Last week, former U.S. ambassador to Syria, Robert Ford, now an analyst with the Washington-based Middle East Institute, told a U.S. Senate panel that some Sunni Arabs fear the YPG more than IS.

“In some cases, Syrian refugees flee it and don't go toward the Kurdish areas - they run away from them and into Islamic State territory,” Ford told a Senate hearing.

Last Thursday, Ankara urged European countries not to allow the Syrian Kurdish Democratic Union Party, or PYD, which controls the YPG, to open political offices in their capitals, saying it would encourage Kurdish separatism in both Syria and Turkey.

In recent weeks, Turkish officials have proposed a joint military operation against jihadists inside Syria with the Americans and other allied troops.
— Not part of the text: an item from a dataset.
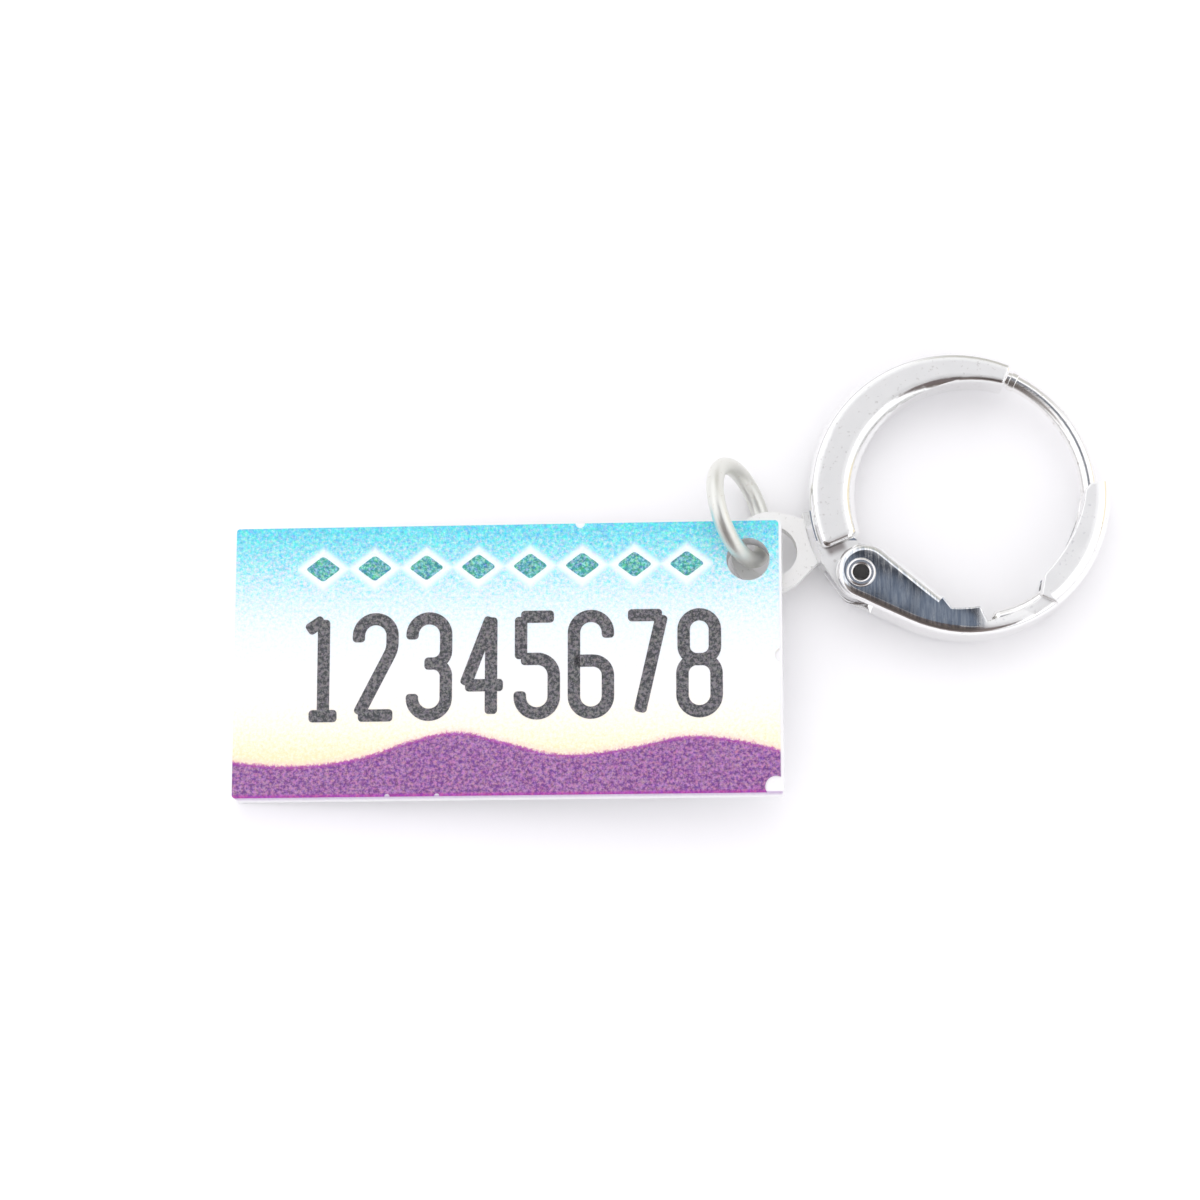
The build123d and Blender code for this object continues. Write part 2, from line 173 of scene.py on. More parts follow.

But they have made it clear the offer only involves joint efforts to support non-Kurdish rebel forces in the so-called Manbij pocket aimed at driving out IS fighters from the Aleppo countryside, from where the jihadists have launched rocket attacks on Turkish towns.

U.S. officials say the Turks have not offered any operational details for their proposal.

A European diplomat based in Istanbul told VOA Western officials see the repeated and highly public offer of a joint military operation in northern Syria as grandstanding by Ankara, designed more for domestic Turkish political consumption and not one amounting to a realistic offer.

“The Turks will continue to retaliate for IS shelling along the border but they won’t launch any major ground offensive south of the border,” he said.

Despite Turkish and mainstream rebel objections to U-S. support for the SDF, there are no signs that Washington is re-thinking its anti-IS strategy in Syria. U.S. officials say while they are sensitive to Ankara’s concerns about Syrian Kurdish political ambitions, they have little choice but to back the YPG as the Kurdish militia has proven to be an effective partner in the fight against IS.